> _DESCRIPTION OF THE TASK_
The lines to print start at the one containing "seal_clamps();" and end at the one containing "if empty is"; print them exactly, ends included, and only them.

★ ★ ★ ★ ★

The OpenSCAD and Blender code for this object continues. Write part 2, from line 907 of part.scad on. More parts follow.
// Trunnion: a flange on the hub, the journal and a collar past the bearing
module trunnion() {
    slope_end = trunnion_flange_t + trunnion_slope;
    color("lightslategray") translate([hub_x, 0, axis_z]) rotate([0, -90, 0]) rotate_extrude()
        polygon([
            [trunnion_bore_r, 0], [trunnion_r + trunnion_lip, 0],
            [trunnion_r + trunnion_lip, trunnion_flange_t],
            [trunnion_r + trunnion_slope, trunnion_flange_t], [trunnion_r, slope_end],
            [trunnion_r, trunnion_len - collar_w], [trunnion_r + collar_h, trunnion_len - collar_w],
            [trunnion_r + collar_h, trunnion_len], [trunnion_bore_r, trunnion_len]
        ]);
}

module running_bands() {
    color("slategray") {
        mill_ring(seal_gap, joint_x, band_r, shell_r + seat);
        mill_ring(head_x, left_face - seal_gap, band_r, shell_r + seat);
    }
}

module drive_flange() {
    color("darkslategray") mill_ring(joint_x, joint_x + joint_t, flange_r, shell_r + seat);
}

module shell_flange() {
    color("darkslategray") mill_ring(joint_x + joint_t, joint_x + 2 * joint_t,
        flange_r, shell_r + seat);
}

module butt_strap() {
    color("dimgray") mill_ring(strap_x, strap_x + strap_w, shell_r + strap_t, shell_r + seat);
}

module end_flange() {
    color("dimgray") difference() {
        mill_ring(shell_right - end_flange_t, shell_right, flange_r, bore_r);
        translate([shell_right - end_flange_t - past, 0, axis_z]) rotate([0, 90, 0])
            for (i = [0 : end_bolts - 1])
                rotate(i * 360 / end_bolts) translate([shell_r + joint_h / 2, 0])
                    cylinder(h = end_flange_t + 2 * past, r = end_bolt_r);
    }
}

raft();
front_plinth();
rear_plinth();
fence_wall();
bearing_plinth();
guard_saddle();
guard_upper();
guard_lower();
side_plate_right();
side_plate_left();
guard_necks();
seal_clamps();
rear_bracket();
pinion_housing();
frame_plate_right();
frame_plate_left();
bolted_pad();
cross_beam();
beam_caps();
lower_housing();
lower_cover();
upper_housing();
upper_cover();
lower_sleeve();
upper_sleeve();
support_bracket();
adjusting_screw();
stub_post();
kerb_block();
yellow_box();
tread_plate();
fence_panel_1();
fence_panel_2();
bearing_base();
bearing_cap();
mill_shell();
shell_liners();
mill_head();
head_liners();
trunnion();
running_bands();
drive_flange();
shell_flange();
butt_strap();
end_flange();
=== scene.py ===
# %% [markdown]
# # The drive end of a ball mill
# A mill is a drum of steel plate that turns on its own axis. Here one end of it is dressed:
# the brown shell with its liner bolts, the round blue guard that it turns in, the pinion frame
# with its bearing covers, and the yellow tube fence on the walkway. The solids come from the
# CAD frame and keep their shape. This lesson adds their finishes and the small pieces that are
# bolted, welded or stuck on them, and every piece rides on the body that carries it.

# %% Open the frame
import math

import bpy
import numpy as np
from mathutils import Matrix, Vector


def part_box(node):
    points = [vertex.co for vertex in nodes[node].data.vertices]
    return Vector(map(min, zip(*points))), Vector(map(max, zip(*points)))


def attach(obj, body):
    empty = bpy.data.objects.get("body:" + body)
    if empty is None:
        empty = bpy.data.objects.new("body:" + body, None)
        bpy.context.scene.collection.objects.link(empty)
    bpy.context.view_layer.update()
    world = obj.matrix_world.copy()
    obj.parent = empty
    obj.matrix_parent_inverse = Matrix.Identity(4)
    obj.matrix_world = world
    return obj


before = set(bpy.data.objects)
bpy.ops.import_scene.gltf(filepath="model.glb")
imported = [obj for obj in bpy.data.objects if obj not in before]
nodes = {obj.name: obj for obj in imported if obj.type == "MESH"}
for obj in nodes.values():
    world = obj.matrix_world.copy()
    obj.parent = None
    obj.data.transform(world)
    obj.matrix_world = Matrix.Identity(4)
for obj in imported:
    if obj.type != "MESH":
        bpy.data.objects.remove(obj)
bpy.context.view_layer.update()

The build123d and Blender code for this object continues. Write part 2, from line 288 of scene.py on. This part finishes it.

★ ★ ★ ★ ★

> _THE RESULT_
seal_clamps();
rear_bracket();
pinion_housing();
frame_plate_right();
frame_plate_left();
bolted_pad();
cross_beam();
beam_caps();
lower_housing();
lower_cover();
upper_housing();
upper_cover();
lower_sleeve();
upper_sleeve();
support_bracket();
adjusting_screw();
stub_post();
kerb_block();
yellow_box();
tread_plate();
fence_panel_1();
fence_panel_2();
bearing_base();
bearing_cap();
mill_shell();
shell_liners();
mill_head();
head_liners();
trunnion();
running_bands();
drive_flange();
shell_flange();
butt_strap();
end_flange();
=== scene.py ===
# %% [markdown]
# # The drive end of a ball mill
# A mill is a drum of steel plate that turns on its own axis. Here one end of it is dressed:
# the brown shell with its liner bolts, the round blue guard that it turns in, the pinion frame
# with its bearing covers, and the yellow tube fence on the walkway. The solids come from the
# CAD frame and keep their shape. This lesson adds their finishes and the small pieces that are
# bolted, welded or stuck on them, and every piece rides on the body that carries it.

# %% Open the frame
import math

import bpy
import numpy as np
from mathutils import Matrix, Vector


def part_box(node):
    points = [vertex.co for vertex in nodes[node].data.vertices]
    return Vector(map(min, zip(*points))), Vector(map(max, zip(*points)))


def attach(obj, body):
    empty = bpy.data.objects.get("body:" + body)
    if empty is None:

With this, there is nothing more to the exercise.